NEW YORK (Reuters Health) Nov 24 - Results of a functional MRI study demonstrate that several areas of the brain associated with reward processing respond differently to stimulation in patients with major depressive disorder (MDD).
Therefore, "the brain reward system may be an excellent target for novel treatment approaches in drug development research," Dr. Usoa E. Busto and colleagues propose in their report, published in the November Archives of General Psychiatry.
The authors define the brain reward system as "a neurobiological system that consists of extensive neural pathways that mediate reward behaviors such as pleasure and motivation." They theorize that this system "may represent a key neuroanatomical substrate of anhedonia, a core symptom of depression."
To test their theory, the researchers, all based at the University of Toronto, recruited 12 individuals with MDD who were not taking any antidepressant medication and 12 healthy control subjects.
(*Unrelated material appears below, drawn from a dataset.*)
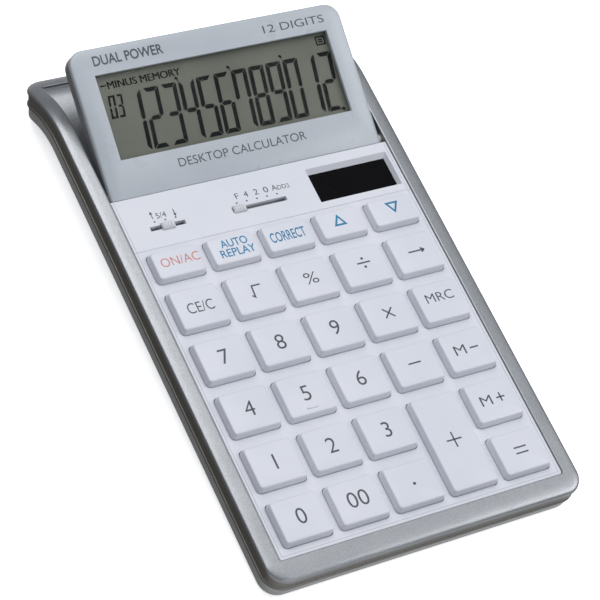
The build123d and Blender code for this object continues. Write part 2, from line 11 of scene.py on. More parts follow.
import bmesh
import bpy
from mathutils import Matrix, Vector
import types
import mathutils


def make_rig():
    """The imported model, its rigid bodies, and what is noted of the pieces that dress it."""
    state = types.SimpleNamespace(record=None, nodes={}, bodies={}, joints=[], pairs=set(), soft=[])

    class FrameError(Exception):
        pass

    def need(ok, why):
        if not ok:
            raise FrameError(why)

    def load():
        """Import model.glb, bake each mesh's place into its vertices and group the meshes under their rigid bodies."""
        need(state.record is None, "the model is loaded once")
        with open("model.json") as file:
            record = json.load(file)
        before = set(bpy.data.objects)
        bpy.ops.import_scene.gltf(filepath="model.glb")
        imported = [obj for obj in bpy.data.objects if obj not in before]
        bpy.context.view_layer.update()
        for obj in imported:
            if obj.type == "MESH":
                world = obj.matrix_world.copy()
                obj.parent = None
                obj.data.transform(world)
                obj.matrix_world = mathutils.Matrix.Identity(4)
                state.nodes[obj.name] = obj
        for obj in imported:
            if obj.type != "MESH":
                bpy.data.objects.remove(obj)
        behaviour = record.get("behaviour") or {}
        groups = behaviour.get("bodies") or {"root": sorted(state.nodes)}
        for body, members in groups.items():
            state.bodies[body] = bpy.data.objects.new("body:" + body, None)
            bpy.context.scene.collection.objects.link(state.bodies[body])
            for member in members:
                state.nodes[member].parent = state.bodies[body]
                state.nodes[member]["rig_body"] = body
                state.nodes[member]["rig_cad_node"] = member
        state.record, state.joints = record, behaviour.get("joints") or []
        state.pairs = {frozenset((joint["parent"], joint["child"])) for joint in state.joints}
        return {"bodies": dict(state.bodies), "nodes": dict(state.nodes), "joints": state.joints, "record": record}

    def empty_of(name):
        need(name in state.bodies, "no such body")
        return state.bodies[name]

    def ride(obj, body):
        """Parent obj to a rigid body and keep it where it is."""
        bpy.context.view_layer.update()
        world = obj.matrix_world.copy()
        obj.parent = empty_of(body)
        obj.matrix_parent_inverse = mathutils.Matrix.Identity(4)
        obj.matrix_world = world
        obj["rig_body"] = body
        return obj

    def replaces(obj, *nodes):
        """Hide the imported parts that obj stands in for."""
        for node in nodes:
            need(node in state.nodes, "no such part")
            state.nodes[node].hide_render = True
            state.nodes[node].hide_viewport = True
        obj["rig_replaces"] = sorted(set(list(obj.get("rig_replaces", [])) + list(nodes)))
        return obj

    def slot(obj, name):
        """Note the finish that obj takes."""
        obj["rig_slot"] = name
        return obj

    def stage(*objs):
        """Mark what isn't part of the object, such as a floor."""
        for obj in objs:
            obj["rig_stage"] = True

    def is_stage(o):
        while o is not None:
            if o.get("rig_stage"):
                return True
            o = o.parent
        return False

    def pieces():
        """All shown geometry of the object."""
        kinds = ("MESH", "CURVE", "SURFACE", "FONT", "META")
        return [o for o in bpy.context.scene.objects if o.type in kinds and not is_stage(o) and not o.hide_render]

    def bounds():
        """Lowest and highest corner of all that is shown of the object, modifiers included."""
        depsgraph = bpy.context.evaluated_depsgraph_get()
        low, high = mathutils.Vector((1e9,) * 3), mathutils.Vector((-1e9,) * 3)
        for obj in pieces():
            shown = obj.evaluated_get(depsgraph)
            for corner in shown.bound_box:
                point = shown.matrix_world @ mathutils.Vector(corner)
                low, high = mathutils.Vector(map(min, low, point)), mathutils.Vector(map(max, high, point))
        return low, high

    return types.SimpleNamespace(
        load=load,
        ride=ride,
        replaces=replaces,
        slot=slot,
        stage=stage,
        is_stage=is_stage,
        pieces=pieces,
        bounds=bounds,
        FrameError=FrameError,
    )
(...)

All subjects underwent functional MRI before and 90 minutes after taking a 30-mg dose of dextroamphetamine, which was used as a dopaminergic probe to isolate the neuroanatomical areas involved in the altered brain reward system response.
The investigators observed that, based on a standardized test (the Addiction Research Center Inventory, ARCI), MDD subjects had a hypersensitive, 2-fold increased response to the rewarding effects of the drug. There was a positive correlation between ARCI scores and measures of anhedonia.
MDD subjects exhibited significantly decreased activation following dextroamphetamine administration in dopamine-rich regions of the brain. Specifically, these involved the right ventrolateral prefrontal cortex, the left and right caudate and putamen, the left orbitofrontal cortex, and the supplementary motor cortex and premotor cortex. Increased activation was observed in the left and right temporal pole.
"Results of this study provide support for the involvement of dopaminergic mechanisms in the altered reward processing in MDD," Dr. Busto's group maintains.
Arch Gen Psychiatry 2005;62:1228-1236.